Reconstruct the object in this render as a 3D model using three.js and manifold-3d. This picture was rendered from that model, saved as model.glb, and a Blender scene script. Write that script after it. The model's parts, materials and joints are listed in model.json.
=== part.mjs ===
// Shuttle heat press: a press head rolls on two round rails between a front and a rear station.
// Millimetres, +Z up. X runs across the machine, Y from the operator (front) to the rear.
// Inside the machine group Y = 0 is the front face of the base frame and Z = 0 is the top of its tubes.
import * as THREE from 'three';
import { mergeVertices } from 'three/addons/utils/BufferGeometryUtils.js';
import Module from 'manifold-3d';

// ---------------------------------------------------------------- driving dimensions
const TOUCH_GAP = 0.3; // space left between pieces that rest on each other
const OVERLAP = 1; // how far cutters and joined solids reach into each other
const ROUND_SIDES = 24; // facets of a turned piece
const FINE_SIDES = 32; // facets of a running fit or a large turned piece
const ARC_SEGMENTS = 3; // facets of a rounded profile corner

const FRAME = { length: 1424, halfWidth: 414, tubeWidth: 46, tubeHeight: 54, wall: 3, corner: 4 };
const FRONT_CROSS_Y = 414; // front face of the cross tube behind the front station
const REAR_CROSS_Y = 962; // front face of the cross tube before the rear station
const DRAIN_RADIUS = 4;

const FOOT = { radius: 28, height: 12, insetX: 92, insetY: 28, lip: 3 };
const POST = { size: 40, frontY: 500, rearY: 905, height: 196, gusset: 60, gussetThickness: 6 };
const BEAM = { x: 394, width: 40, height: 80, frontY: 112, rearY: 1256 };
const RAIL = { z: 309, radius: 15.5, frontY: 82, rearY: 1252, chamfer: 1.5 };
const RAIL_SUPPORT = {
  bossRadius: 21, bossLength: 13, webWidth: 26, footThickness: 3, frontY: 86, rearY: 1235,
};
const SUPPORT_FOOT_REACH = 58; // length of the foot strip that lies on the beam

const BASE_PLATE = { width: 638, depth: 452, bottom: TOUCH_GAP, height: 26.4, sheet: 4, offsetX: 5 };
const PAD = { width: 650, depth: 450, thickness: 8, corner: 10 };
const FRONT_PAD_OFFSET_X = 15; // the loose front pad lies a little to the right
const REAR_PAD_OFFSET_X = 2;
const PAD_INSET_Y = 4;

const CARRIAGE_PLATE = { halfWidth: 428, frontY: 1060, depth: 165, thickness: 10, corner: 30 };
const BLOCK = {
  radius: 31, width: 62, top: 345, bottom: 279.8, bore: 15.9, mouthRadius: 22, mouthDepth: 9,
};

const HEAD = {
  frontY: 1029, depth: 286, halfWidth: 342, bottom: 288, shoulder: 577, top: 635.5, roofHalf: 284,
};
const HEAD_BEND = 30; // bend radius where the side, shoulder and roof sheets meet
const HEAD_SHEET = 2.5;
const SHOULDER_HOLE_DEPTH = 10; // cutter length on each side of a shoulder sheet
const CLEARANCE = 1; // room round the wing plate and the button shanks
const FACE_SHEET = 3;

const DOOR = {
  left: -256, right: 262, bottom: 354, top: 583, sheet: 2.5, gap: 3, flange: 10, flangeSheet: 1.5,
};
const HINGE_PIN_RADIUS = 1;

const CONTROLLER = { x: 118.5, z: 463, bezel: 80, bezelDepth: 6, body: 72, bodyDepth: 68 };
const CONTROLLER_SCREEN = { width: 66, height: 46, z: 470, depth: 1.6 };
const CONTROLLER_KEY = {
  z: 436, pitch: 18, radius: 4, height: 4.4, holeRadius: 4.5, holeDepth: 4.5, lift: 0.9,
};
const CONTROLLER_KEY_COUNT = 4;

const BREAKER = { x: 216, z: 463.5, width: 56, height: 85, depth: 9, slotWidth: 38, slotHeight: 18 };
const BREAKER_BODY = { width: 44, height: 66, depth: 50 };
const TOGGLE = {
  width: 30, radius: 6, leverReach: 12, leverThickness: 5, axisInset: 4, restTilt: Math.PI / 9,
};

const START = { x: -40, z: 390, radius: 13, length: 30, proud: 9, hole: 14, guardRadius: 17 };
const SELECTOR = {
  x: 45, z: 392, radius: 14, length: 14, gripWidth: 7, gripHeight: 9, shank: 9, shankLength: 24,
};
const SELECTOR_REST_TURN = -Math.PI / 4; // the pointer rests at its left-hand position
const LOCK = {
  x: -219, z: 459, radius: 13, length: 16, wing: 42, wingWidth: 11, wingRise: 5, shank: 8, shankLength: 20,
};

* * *

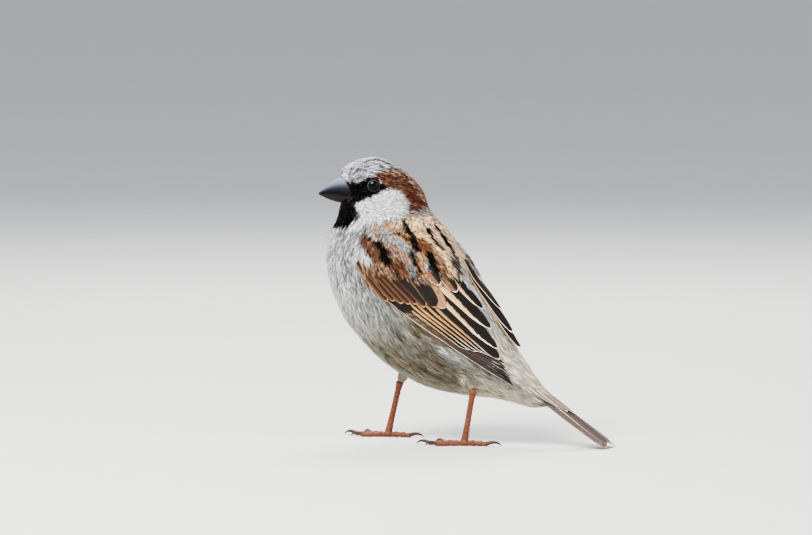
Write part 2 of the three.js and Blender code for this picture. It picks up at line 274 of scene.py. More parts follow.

--

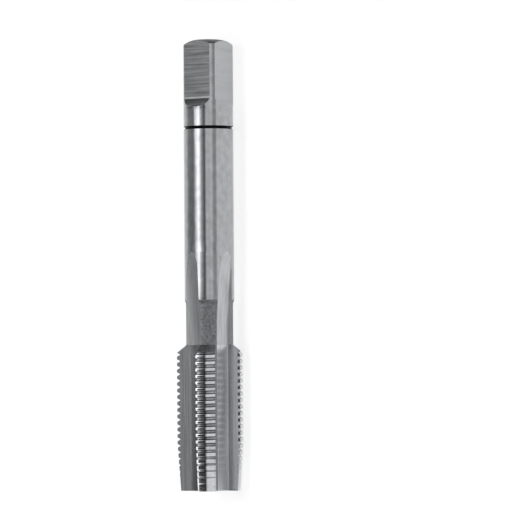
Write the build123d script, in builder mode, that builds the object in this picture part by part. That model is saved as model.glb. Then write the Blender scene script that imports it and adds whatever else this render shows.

GIVEN INSTRUCTION:
Print, without alteration, the lines from the line with "Reconstruct the object" to the line with "const ARC_SEGMENTS = 3;". Include both of them, and omit every other line.

REPLY:
Reconstruct the object in this render as a 3D model using three.js and manifold-3d. This picture was rendered from that model, saved as model.glb, and a Blender scene script. Write that script after it. The model's parts, materials and joints are listed in model.json.
=== part.mjs ===
// Shuttle heat press: a press head rolls on two round rails between a front and a rear station.
// Millimetres, +Z up. X runs across the machine, Y from the operator (front) to the rear.
// Inside the machine group Y = 0 is the front face of the base frame and Z = 0 is the top of its tubes.
import * as THREE from 'three';
import { mergeVertices } from 'three/addons/utils/BufferGeometryUtils.js';
import Module from 'manifold-3d';

// ---------------------------------------------------------------- driving dimensions
const TOUCH_GAP = 0.3; // space left between pieces that rest on each other
const OVERLAP = 1; // how far cutters and joined solids reach into each other
const ROUND_SIDES = 24; // facets of a turned piece
const FINE_SIDES = 32; // facets of a running fit or a large turned piece
const ARC_SEGMENTS = 3; // facets of a rounded profile corner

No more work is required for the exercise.